Вечером в тот же день фон Тротта известил меня, что Словакия согласилась принять русских варшавян. Он сообщил приблизительное время отправки первого эшелона и обещал предоставить комитету товарный вагон для перевозки архива и имущества в Равенсбург. Бывший член правления Российского Общественного Комитета в Польше Г.А. Малюга и А.В. Шнее взялись этот вагон сопровождать. Первенство принадлежало, однако, спасению людей, а не вещей. Ради них я решил пожертвовать большей частью архива и всем имуществом, в том числе и моим, кроме национальных реликвий.

Пока в приемной составлялись списки желающих уехать из Варшавы; пока списки эти отвозились для получения пропусков в открытое фон Тротта вблизи комитета временное отделение возглавленного им учреждения; пока в моей столовой сидели на узлах и чемоданах семьи тех моих сотрудников, которым предстоял отъезд в Словакию, в канцелярии началась поспешная упаковка. Были вынуты из рам портреты императоров, полученные до войны Российским Общественным Комитетом от варшавского польского окружного суда, в них, конечно, не нуждавшегося. Из особняка на аллее Роз был доставлен великолепный дворцовый портрет императрицы Марии Александровны, супруги Царя-Освободителя – дар тому же комитету от польского Красного Креста. Был положен в ящик тяжелый мраморный бюст этого монарха – памятник, установленный по случаю 50-й годовщины введения судебных уставов в Царстве Польском в бывшем дворце Красинских, простоявший там до оставления Варшавы русскими войсками в 1915 году и приобретенный мною 20 лет спустя с торгов, на которых он был назван «ненужным камнем». Из Дома Русской Молодежи было привезено освященное в Свидере знамя русских скаутов, которое – после войны – я передал побывавшему у меня Б. Б. Мартино для Организации Русских Юных Разведчиков.

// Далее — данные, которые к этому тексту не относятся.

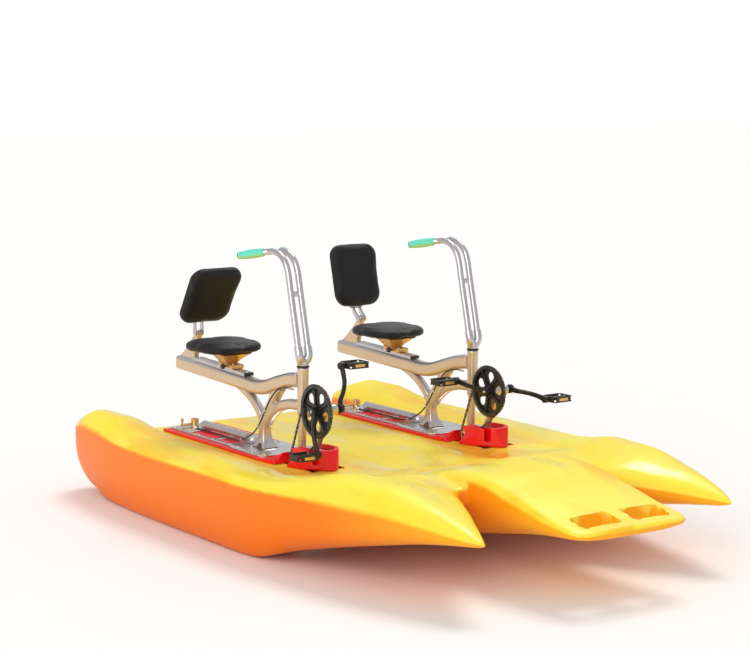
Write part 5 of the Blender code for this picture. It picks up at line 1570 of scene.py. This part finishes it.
class PEDALBOAT_OT_steering(bpy.types.Operator):
    """Builds each drive's steering socket, bars, grips and cable"""

    bl_idname = "pedalboat.steering"
    bl_label = "Build the steering"

    def execute(self, context):
        for drive in DRIVES:
            place, body = drive.at["steer"], drive.body("steering")
            socket = socket_form(drive.node("socket"))
            socket.data.transform(place)
            settle(socket, "bar", body, [drive.node("steer_socket")], 60.0)
            shape = bmesh.new()
            for side in (-1, 1):
                pipe(shape, bar_line(side), 0.0125, 28)
            block(shape, (-0.0565, -0.0225, 0.4200), (-0.0440, 0.0225, 0.4400), 0.0025)
            bars = as_piece(shape, drive.node("bars"), place)
            settle(bars, "bar", body, [drive.node("handlebar")], 40.0)
            places = [((-0.0565, 0, 0.430), (0, -math.pi / 2, 0)), ((-0.0440, 0, 0.430), (0, math.pi / 2, 0))]
            places += [((0.0225 - 0.0006, y, 0.1620), (0, math.pi / 2, 0)) for y in (0.0,)]
            fixings(drive.node("bar_bolts"), drive, "steer", places, body, 0.8)
            for side, word in ((-1, "right"), (1, "left")):
                shape = bmesh.new()
                grip_form(shape, side)
                grip = as_piece(shape, drive.node("handgrip_" + word), place)
                settle(grip, "grip", body, [drive.node("grip_" + word)], 50.0)
                start, along = grip_axis(side)
                stop = bmesh.new()
                aim = along.to_track_quat("Z", "Y").to_matrix().to_4x4()
                lathe(stop, [(0.0, 0.0030), (0.0080, 0.0028), (0.0128, 0.0012), (0.0134, -0.0015), (0.0, -0.0020)],
                      28, Matrix.Translation(start + along * 0.1295) @ aim)
                plug = as_piece(stop, drive.node("grip_end_" + word), place)
                settle(plug, "rubber", body)
            cable(drive)
        return {"FINISHED"}


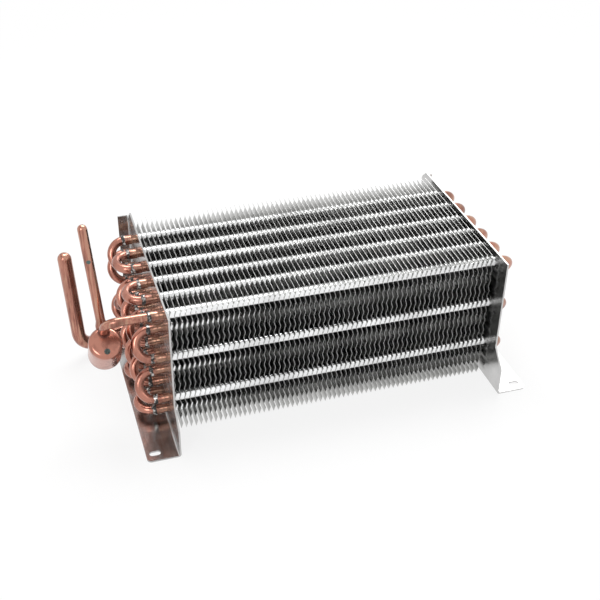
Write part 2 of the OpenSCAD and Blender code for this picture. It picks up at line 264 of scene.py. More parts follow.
class PipePath:
    """A pipe drawn as a row of stations, each with a centre, a direction and a radius."""

    def __init__(self, start, along, radius):
        self.at = Vector(start)
        self.along = Vector(along).normalized()
        self.radius = radius
        self.stations = []
        self.mark()

    def mark(self, radius=None):
        """Adds a station here, of the radius so far or a new one."""
        if radius is not None:
            self.radius = radius
        self.stations.append((self.at.copy(), self.along.copy(), self.radius))

    def straight(self, distance, radius=None, steps=1):
        """Goes straight on, and widens or narrows evenly where a radius is given."""
        start, start_radius = self.at.copy(), self.radius
        end_radius = start_radius if radius is None else radius
        for k in range(1, steps + 1):
            share = k / steps
            self.at = start + self.along * distance * share
            self.mark(start_radius + (end_radius - start_radius) * share)

    def bend(self, toward, turn, bend_radius, steps=20):
        """Turns towards a direction that is square to the pipe."""
        start, forward = self.at.copy(), self.along.copy()
        side = Vector(toward).normalized()
        for k in range(1, steps + 1):
            turned = turn * k / steps
            self.at = start + bend_radius * (
                forward * math.sin(turned) + side * (1 - math.cos(turned)))
            self.along = forward * math.cos(turned) + side * math.sin(turned)
            self.mark()

    def dome(self, steps=8):
        """Closes the end with half a ball of the pipe's own radius."""
        base, full = self.at.copy(), self.radius
        for k in range(1, steps + 1):
            turned = math.pi / 2 * k / steps
            self.at = base + self.along * full * math.sin(turned)
            self.mark(full * math.cos(turned) if k < steps else 0)

    def edge(self, edge_radius, closing=False, steps=8):
        """Rounds the corner from a flat end out to the wall, or back in where it closes."""
        base = self.at.copy()
        core = self.radius - edge_radius if closing else self.radius
        for k in range(1, steps + 1):
            turned = math.pi / 2 * k / steps
            forward, out = 1 - math.cos(turned), math.sin(turned)
            if closing:
                forward, out = math.sin(turned), math.cos(turned)
            self.at = base + self.along * edge_radius * forward
            self.mark(core + edge_radius * out)


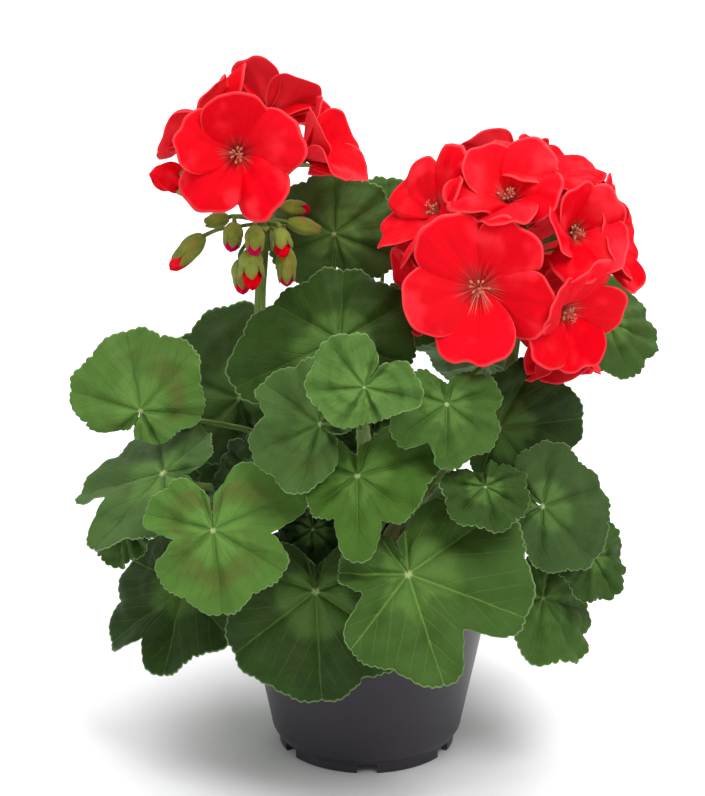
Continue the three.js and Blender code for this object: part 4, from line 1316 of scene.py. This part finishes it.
def grow_mix():
    """Potting mix: a lumpy mound inside the pot, the plug under it, and crumbs of bark and perlite on top."""
    low, high = (np.array(corner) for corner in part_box("potting_mix"))
    outer = high[0]
    solid = Solid("potting_mix")
    radius = np.linalg.norm(solid.points[:, :2], axis=1)
    edge_top = solid.points[radius > outer * 0.99, 2].max()
    bottom_r = radius[np.abs(solid.points[:, 2] - low[2]) < 0.1 * MM].max()

    def mound(share):
        return edge_top + (high[2] - edge_top) * (1 - share ** 1.6)

    share = np.linspace(0, 1, 46)[1:, None]
    sides = 150
    turn = np.linspace(0, 2 * math.pi, sides, endpoint=False)[None, :]
    r = share * (outer - 0.4 * MM)
    x, y = r * np.cos(turn), r * np.sin(turn)
    lumps = waves(x * 400 + 3 * np.sin(y * 300), 5, 4) + waves(y * 430 + 2 * np.sin(x * 350), 6, 4)
    lumps = lumps + 0.7 * waves(x * 1500 + y * 600, 7, 3) * waves(y * 1400 - x * 500, 8, 3)
    top = np.stack([x, y, mound(share) + 0.55 * MM * lumps - 0.3 * MM], -1).reshape(-1, 3)
    lower = np.stack([bottom_r * np.cos(turn[0]), bottom_r * np.sin(turn[0]), np.full(sides, low[2])], -1)
    points = np.concatenate([top, lower, [[0, 0, high[2]]], [[0, 0, low[2]]]])
    total = len(top)
    faces = [
        grid_faces(len(share) + 1, sides, wrap=True)[:, ::-1],
        np.concatenate([
            pole_faces(total + sides, np.arange(sides), wrap=True),
            pole_faces(total + sides + 1, np.arange(total, total + sides), wrap=True, flip=True),
        ]),
    ]
    piece = Piece("potting_mix_crumbly")
    piece.add((points, faces, 0.0, 0.0), POTTING_MIX)
    rng = np.random.default_rng(77)
    bits = 620
    away = np.sqrt(rng.uniform(0.02, 0.98, bits)) * (outer - 3 * MM)
    turn = rng.uniform(0, 2 * math.pi, bits)
    points, *rest = turned([(0, -1), (0.8, -0.55), (1, 0.05), (0.7, 0.6), (0, 0.9)], 6)
    for k in range(bits):
        white = rng.uniform() < 0.16
        size = rng.uniform(0.6, 1.5) * MM if white else rng.uniform(0.6, 2.0) * MM
        stretch = np.array([1, rng.uniform(0.5, 1), rng.uniform(0.3, 0.7)]) * size
        jag = 1 + 0.25 * rng.uniform(-1, 1, (len(points), 1))
        foot = level_way(turn[k]) * away[k] + UP * (mound(away[k] / outer) + 0.25 * size)
        way = unit(UP + rng.normal(0, 0.35, 3))
        crumb = aimed((points * stretch * jag, *rest), foot, way, rng.uniform(0, 6))
        piece.add(crumb, CRUMBS, (1, 1, 1, 1) if white else (0.2, 0.2, 0.2, 1))
    piece.done("potting_mix")


# ---- Growing the whole plant -------------------------------------------------------------------------------

grow_pot()
grow_mix()
grow_stems()
for head in HUBS:
    grow_stalk(head)
for seed, node in enumerate(sorted(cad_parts)):
    if node.startswith("leaf_"):
        grow_leaf(node, 100 + seed)
    elif node.startswith("flower_") and not node.startswith("flower_stalk"):
        grow_flower(node, 300 + seed)
    elif node.startswith("bud_"):
        grow_bud(node, 500 + seed)

# ---- Floor, light and camera -------------------------------------------------------------------------------

FLOOR_LOOK = {"Base Color": (0.86, 0.855, 0.87, 1), "Roughness": 0.9, "Specular IOR Level": 0.1}
floor_mesh = bpy.data.meshes.new("floor")
floor_mesh.from_pydata([(-8, -8, 0), (8, -8, 0), (8, 8, 0), (-8, 8, 0)], [], [(0, 1, 2, 3)])
floor_mesh.materials.append(finish("floor", lambda link: FLOOR_LOOK))
placed("floor", floor_mesh)


def add_light(name, place, size, power):
    """A square soft light that looks at the middle of the plant."""
    light = bpy.data.lights.new(name, "AREA")
    light.size, light.energy = size, power
    lamp = placed(name, light)
    aim = np.array([0, 0, 0.16]) - np.array(place)
    lamp.location = place
    lamp.rotation_euler = (math.acos(-unit(aim)[2]), 0, math.atan2(aim[1], aim[0]) - math.pi / 2)


add_light("window", (0.7, -1.1, 1.7), 0.9, 28)
add_light("fill", (-1.5, -0.9, 0.9), 1.2, 5)
add_light("back", (0.4, 1.4, 1.3), 1.2, 10)
add_light("overhead", (0.0, 0.6, 2.6), 3.0, 80)

world = bpy.data.worlds.new("studio")
world.use_nodes = True
sky = world.node_tree.nodes["Background"].inputs
sky["Color"].default_value, sky["Strength"].default_value = (1, 1, 1, 1), 0.42
bpy.context.scene.world = world
bpy.context.scene.view_settings.view_transform = "Standard"

# The camera looks down on a point in the plant by this pitch, from this far away. Its lens is in millimetres.
PITCH, AWAY, AIM, LENS = math.radians(18.5), 1.3, (-0.0065, 0.0, 0.165), 132.06
camera = placed("camera", bpy.data.cameras.new("camera"))
camera.data.sensor_fit, camera.data.sensor_width, camera.data.lens = "AUTO", 36, LENS
camera.location = (AIM[0], AIM[1] - AWAY * math.cos(PITCH), AIM[2] + AWAY * math.sin(PITCH))
camera.rotation_euler = (math.pi / 2 - PITCH, 0, 0)
bpy.context.scene.camera = camera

Во второй половине дня 25 июля дежурный доложил, что меня хочет видеть редактор Н-ский. В Польше, до войны, редактором называли каждого журналиста. Н-ский был тогда сотрудником популярной консервативной польской газеты, для которой я изредка писал короткие заметки на русские темы. Мы встречались в редакции, но знакомство было поверхностным. Польский националист и ревностный католик, он в годы германской оккупации, по слухам, примкнул к сопротивлявшемуся ей партизанскому отряду. Его появление в комитете в разгаре приготовлений к эвакуации русских варшавян было странным и необъяснимым.

Лучше Н-ского я знал его родственника – писателя и соредактора той же газеты. Он тоже был поляком, но человеком западной, европейской складки, терпимым и мягким. Доброжелательно и бескорыстно он исправлял мои рукописи, пока я не научился писать по-польски правильно, и содействовал их появлению в печати. Это стало началом наших добрых отношений, но охватившая Польшу в 1938 году волна воинствующего шовинизма мое участие в польской печати прекратила. Об его судьбе в военные годы я ничего не знал. Кто-то утверждал, что видел его в Лондоне. Поэтому я крайне удивился, когда, вместо Н-ского, в мой кабинет вошел он. Мы обнялись и расцеловались. Нежданный гость сказал, что хочет со мной поговорить, но не в комитете. Я ответил, что охотно выйду с ним в город. Осторожно протиснувшись по лестнице, запруженной людьми и вещами, мы спустились вниз.